David Roessel

Journey to a Novel: The Greek War of Independence in American Writing from Samuel Gridley Howe to Harry Mark Petrakis’s The Hour of the Bell

As the Greek American author Harry Mark Petrakis pondered writing about the Greek War of Independence in 1972, he wrestled with how to tell a story that “few people besides the Greeks knew anything about,” adding that “to my knowledge there has never been a major novel in English written on that conflict.”  When The Hour of the Bell appeared, some critics objected “that the book read too much like history and not enough like fiction.”  This contrasts with American philhellene Samuel Gridley Howe’s An Historical Sketch of the Greek Revolution (1828), the first full account by an American of the War of Independence which, one might say, is history written, if not as fiction, in a conversational style.  The journal the Petrakis wrote during the writing of his novel about the Greek Revolution, published as Journal of a Novel, gives insight into how Petrakis shaped his account of the Greek Revolution.  This paper will examine how Petrakis shaped this story, the place of Howe’s book in that shaping, and the dark clouds of the junta years and the Vietnam War shadowing the year during which Petrakis wrote.
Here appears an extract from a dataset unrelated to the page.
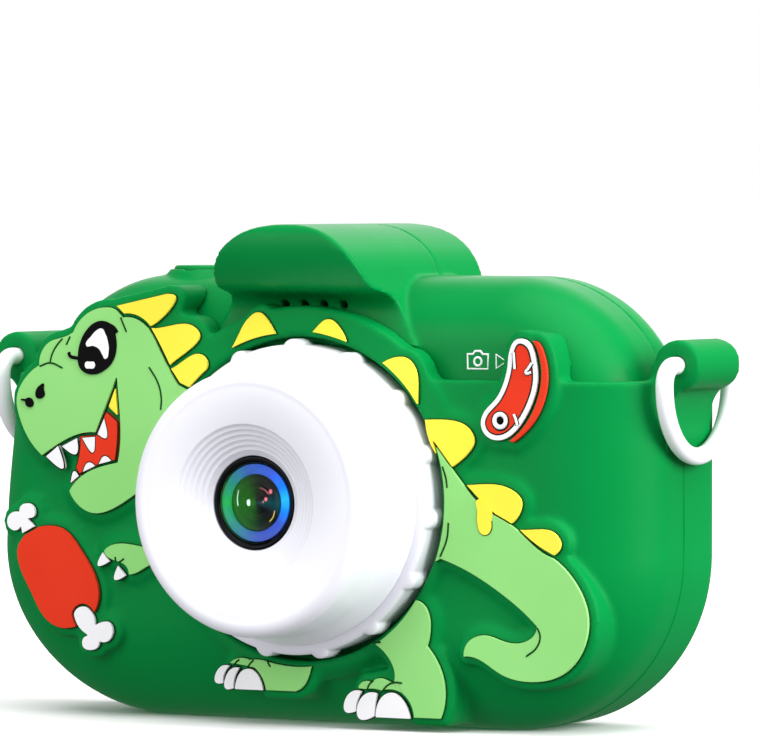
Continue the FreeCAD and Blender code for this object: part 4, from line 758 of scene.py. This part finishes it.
def make_keys():
    """Every key with soft edges, riding on its own body."""
    for node, finish in KEY_FINISH.items():
        place_piece(softened(node + "_soft", node, 0.3 * MM), finish, body=node, stands_for=[node])


# ---------------------------------------------------------------- studio

def aim(item, place, target):
    item.location = place
    item.rotation_euler = (Vector(target) - Vector(place)).to_track_quat("-Z", "Y").to_euler()


def add_light(name, place, target, power, size, shade=(1.0, 1.0, 1.0)):
    data = bpy.data.lights.new(name, "AREA")
    data.energy = power
    data.size = size
    data.color = shade
    aim(link(name, data), place, target)


def make_studio():
    """Pale floor, soft lights, and the camera at 30 degrees to the lens side."""
    shape = bmesh.new()
    bmesh.ops.create_grid(shape, x_segments=1, y_segments=1, size=6.0)
    floor = mesh_piece("floor", shape)
    pale = plastic("floor_pale", colour(243, 243, 243), colour(245, 245, 245), 0.6, 40.0, 1e-6, specular=0.0)
    floor.data.materials.append(pale)
    floor.visible_diffuse = False
    floor.visible_glossy = False

    scene = bpy.context.scene
    scene.view_settings.view_transform = "Standard"
    world = bpy.data.worlds.new("studio")
    scene.world = world
    world.use_nodes = True
    tree = world.node_tree
    background = tree.nodes["Background"]
    background.inputs["Color"].default_value = (1.0, 1.0, 1.0, 1.0)
    background.inputs["Strength"].default_value = 0.4
    bright = tree.nodes.new("ShaderNodeBackground")
    bright.inputs["Color"].default_value = (1.0, 1.0, 1.0, 1.0)
    bright.inputs["Strength"].default_value = 1.0
    path = tree.nodes.new("ShaderNodeLightPath")
    mix = tree.nodes.new("ShaderNodeMixShader")
    tree.links.new(path.outputs["Is Camera Ray"], mix.inputs["Fac"])
    tree.links.new(background.outputs["Background"], mix.inputs[1])
    tree.links.new(bright.outputs["Background"], mix.inputs[2])
    tree.links.new(mix.outputs["Shader"], tree.nodes["World Output"].inputs["Surface"])

    middle = (0.0, 0.0, 0.03)
    add_light("right_light", (0.8, -0.05, 0.3), middle, 9.5, 0.5)
    add_light("front_light", (-0.35, -0.8, 0.25), middle, 3.5, 0.6)
    add_light("back_light", (-0.3, 0.8, 0.5), middle, 2.5, 0.8)
    data = bpy.data.lights.new("soft_sun", "SUN")
    data.energy = 2.9
    data.angle = math.radians(70)
    aim(link("soft_sun", data), (0.25, -0.25, 1.0), (0.0, 0.0, 0.0))

    azimuth = math.radians(29.79)
    elevation = math.radians(1.59)
    distance = 0.864
    target = Vector((2.99, 0.0, 45.91)) * MM
    away = Vector((math.sin(azimuth) * math.cos(elevation), -math.cos(azimuth) * math.cos(elevation),
                   math.sin(elevation)))
    data = bpy.data.cameras.new("camera")
    data.sensor_width = 36.0
    data.lens = 310.0
    data.clip_start = 0.01
    eye = link("view_camera", data)
    aim(eye, target + away * distance, target)
    scene.camera = eye


make_studio()
make_sleeve()
make_shells()
make_patches()
make_creases()
make_face()
make_steak()
make_drip()
make_lens()
make_lens_glass()
make_keys()
finish_nodes()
When viewed from the United States, will the story of the Greek Revolution ever be told as anything but a lesson for the present.

BIO

David Roessel is the author of In Byron’s Shadow: Modern Greece in English and American Literature. He is also the co-editor for The Selected Letters of Langston Hughes, The Collected Poems of Tennessee Williams, and most recently, of Lawrence Durrell’s novel The Placebo. He has been the Yiannos Professor of Greek Language and Literature at Stockton University since 2005 and is the Stockton coordinator for the partnership agreement with Aristotle University of Thessaloniki.